Ou, para ser mais direto, as dificuldades que prometem travar a economia brasileira por um período razoável, talvez todo o mandato dilmista, já arrombam a porta dos clubes do país. Ao menos no futebol, já estamos em franca recessão.
Depois de curtir adoidado os tempos de benesses econômicas, nossos clubes já voltam algumas casas em seus sonhos de grandeza.
Para simbolizar, nada mais claro que o anúncio da Unimed de encerrar seus investimentos no Fluminense, após 15 anos de uma parceria que recolocou o clube (apesar das mãozinhas ‘invisíveis’) novamente entre os grandes do país.

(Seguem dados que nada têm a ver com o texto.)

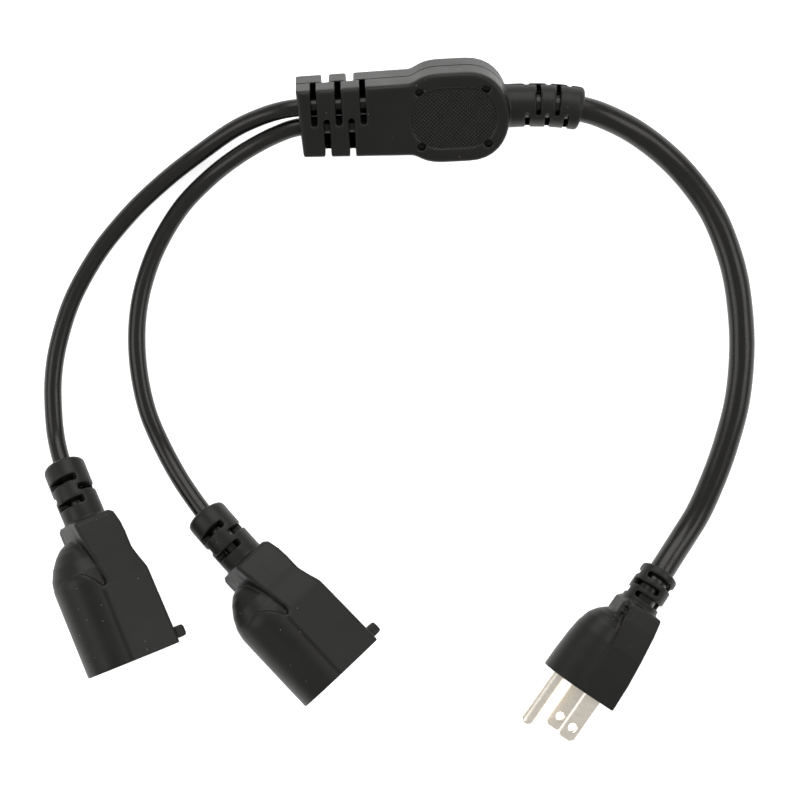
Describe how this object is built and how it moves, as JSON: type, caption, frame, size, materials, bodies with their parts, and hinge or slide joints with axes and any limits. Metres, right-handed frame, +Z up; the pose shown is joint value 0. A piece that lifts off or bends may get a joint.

Outros como Grêmio e Botafogo também anunciam imensos cortes de gastos, enquanto os demais tratam de se readequar à nova-velha realidade, para não falar daqueles que se enrolam com salários atrasados e novas dívidas.
Não à toa, a grande articulação política que travam é repetição de tristes filmes: aprovar no Congresso uma Lei de “Responsabilidade” Fiscal que refinancie 5 bilhões de reais em dívidas com a União. O problema, dessa vez, é que o novo movimento dos jogadores faz oposição total à ideia, uma vez que nenhuma contrapartida fica escrita.
“Colocamos depois”, já disseram alguns dos distintos homens da política e do futebol, acreditem.
E estamos só no começo da freada econômica. A Caixa Econômica, praticamente maior investidor atual do futebol brasileiro, patrocinadora de quase metade dos 40 clubes das duas principais divisões, ainda não deixou claros seus próximos passos no esporte.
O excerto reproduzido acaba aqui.